Now, at the same time as Zero Dark Thirty...again, we’ve all watched Zero...? Yeah. Okay. At the same time as Zero Dark Thirty was being released, the United States senate intelligence committee was holding hearings on the efficacy of torture, and what the US senate concluded after a very lengthy process was that torture yielded no unique or actionable intelligence – in other words, they found that torture did not work and it did not serve American interests. But try telling that to Hollywood.
*Excerpt from Zero Dark Thirty*
That was disturbing but I’m sure we are all asking the same question: will Jessica Chastain be okay? Now, the CIA – she’ll be fine, just – for those of you who haven’t seen the film, the CIA worked very closely with the makers of Zero Dark Thirty. From the beginning of the process pretty much through until the end, they advised cuts and changes to the script, and they were there to guide the director and producer as they were filming. The basic premise of this movie’s plot is that by torturing men like that within an inch of their lives, information was given up that helped find Osama Bin Laden. That is in fact a lie. Torture did not find Osama Bin Laden. Senator Dianne Feinstein wrote to the head of Sony Pictures after the release of this film to protest its false narrative, but it didn’t really make any difference because Zero Dark Thirty won an Oscar in 2013, which was presented – and here’s where, you know, the link between politics and cinema gets kind of creepy – it was presented by Michelle Obama from live Whitehouse telecast. Zero Dark Thirty didn’t win the Oscar for best picture that year because that honour went to another CIA-assisted movie, Argo.

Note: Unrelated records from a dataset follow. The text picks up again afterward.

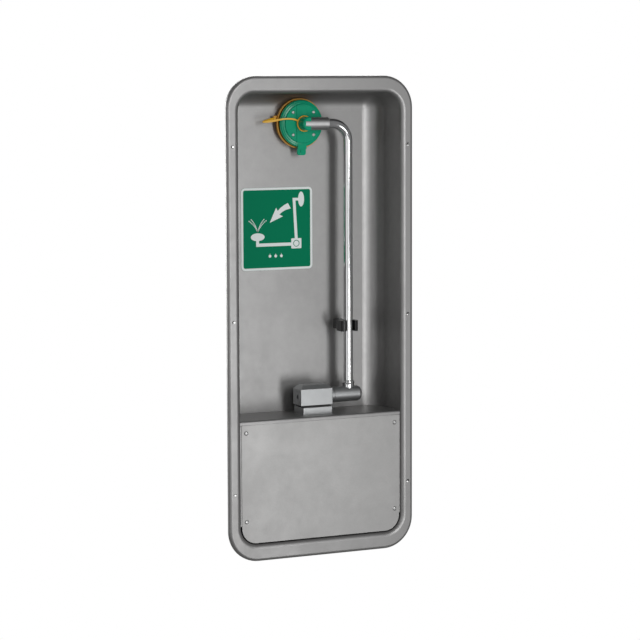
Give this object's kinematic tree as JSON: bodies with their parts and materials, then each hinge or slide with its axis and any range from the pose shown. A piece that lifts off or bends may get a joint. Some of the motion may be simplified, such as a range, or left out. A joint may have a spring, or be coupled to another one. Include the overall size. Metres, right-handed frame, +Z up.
{
  "type": "recessed eyewash station",
  "caption": "Recessed stainless eye and face wash cabinet with a swing-down tube arm, green spray head, ball valve, tethered dust cover and lower access panel.",
  "frame": {"origin": "centre of the wall flange, in its front face", "axes": "+Z up, +Y into the wall, +X to the right of a person who faces the station"},
  "size_m": [0.416, 0.1135, 0.98],
  "materials": {
    "stainless_sheet": "satin drawn stainless sheet",
    "satin_valve_metal": "satin plated metal",
    "polished_tube": "polished plating",
    "screw_steel": "plain steel",
    "pipe_brass": "plain machined brass",
    "sign_green": "printed vinyl film",
    "head_green": "moulded, half gloss",
    "strap_yellow": "soft moulded plastic",
    "clip_black": "glossy moulded plastic",
    "seat_white": "plain white polymer",
    "seal_rubber": "plain black rubber"
  },
  "bodies": {
    "cabinet": {"wall_flange": "stainless_sheet", "recess_left_wall": "stainless_sheet", "recess_right_wall": "stainless_sheet", "recess_back": "stainless_sheet", "recess_top": "stainless_sheet", "recess_floor": "stainless_sheet", "flange_spacers": "screw_steel", "valve_shelf": "stainless_sheet", "panel_bracket_left": "stainless_sheet", "panel_bracket_right": "stainless_sheet", "access_panel": "stainless_sheet", "panel_screws": "screw_steel", "panel_clip_nuts": "screw_steel", "instruction_sign": "sign_green", "tube_clip": "clip_black", "clip_stud": "screw_steel", "clip_nut": "screw_steel", "valve_base": "satin_valve_metal", "base_gasket": "seal_rubber", "valve_body": "satin_valve_metal", "valve_plug": "satin_valve_metal", "plug_seal": "seal_rubber", "inlet_seat": "seat_white", "thrust_washer": "seat_white", "stop_collar": "satin_valve_metal", "supply_nipple": "pipe_brass", "supply_lock_nut": "pipe_brass", "body_bolts": "screw_steel", "strainer_body": "pipe_brass", "strainer_screen": "screw_steel", "flow_regulator": "seal_rubber"},
    "arm": {"ball_stem": "pipe_brass", "stem_seals": "seal_rubber", "valve_nose": "satin_valve_metal", "nose_plug": "satin_valve_metal", "stop_pin": "screw_steel", "nose_set_screw": "screw_steel", "tube_ferrule": "polished_tube", "swing_tube": "polished_tube", "head_adapter": "satin_valve_metal", "head_back": "head_green", "head_screws": "screw_steel", "head_gasket": "seal_rubber", "head_bowl": "head_green", "flow_disc": "seat_white", "spray_plate": "head_green", "tether_strap": "strap_yellow"},
    "dust_cover": {"dust_cover": "strap_yellow", "cover_peg": "screw_steel"}
  },
  "joints": [
    {"name": "arm_swing", "type": "hinge", "parent": "cabinet", "child": "arm", "pos_m": [0, 0.057, -0.167], "axis": [1, 0, 0], "range_deg": [0, 90]},
    {"name": "dust_cover_hinge", "type": "hinge", "parent": "arm", "child": "dust_cover", "pos_m": [-0.0585, 0.101, 0.403], "axis": [0, 0, 1], "range_deg": [0, 110]}
  ],
  "couplings": [
    {"joint": "dust_cover_hinge", "follows": "arm_swing", "ratio": 1.2222}
  ]
}
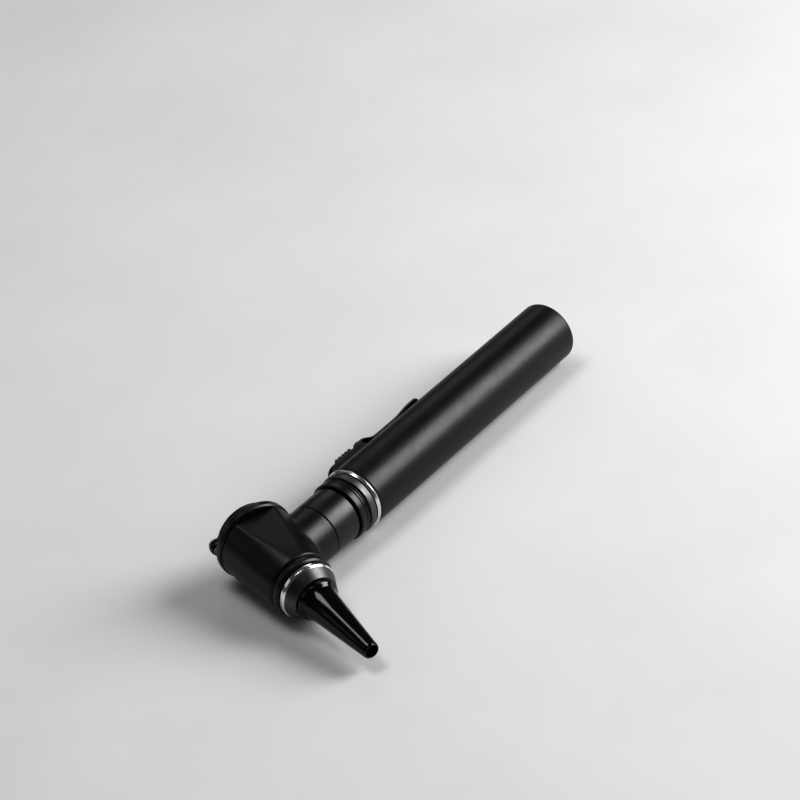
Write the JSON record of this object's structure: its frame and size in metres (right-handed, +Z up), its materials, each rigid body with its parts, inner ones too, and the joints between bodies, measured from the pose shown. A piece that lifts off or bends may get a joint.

The nexus between power and cinema works on multiple levels. For example, why is the torturer always so handsome, but the tortured always so grotesque. Slavoj Zizek writes that it’s disturbing how neutrally scenes of torture and war and murder are depicted in film, but what is more disturbing is how neutrally we, as audience members, watch and absorb those neutral depictions of torture like we just saw, and how film is so powerful that it has the ability to align our sympathy with the torturer and not the tortured, and how film is able to align your allegiance and your empathy with the sniper rather than with the man he shoots, and Zizek asks if we as audience members would be able or would tolerate such neutral depictions of rape the same way we do of torture, for example. Would we align our sympathy with the rapist rather than the raped? I would like to say no, but given the thousands of scenes just like that that we watch on a daily basis, I’m not so sure.
Cinema is powerful but it’s not innocent. Cinema smoothes the ground for us to accept a lot of unacceptable things, and cinema also has the power to smooth down our resistance to things like torture, like war, like renditions and many other atrocities. It’s not innocent. And cinema normalises a lot of things that it really, really shouldn’t. We’re entitled to entertainment. We are certainly entitled to all the entertainment we want but we must be conscientious viewers that ask the same questions of our entertainment as we do of our news, namely, who exactly are our storytellers. Thank you.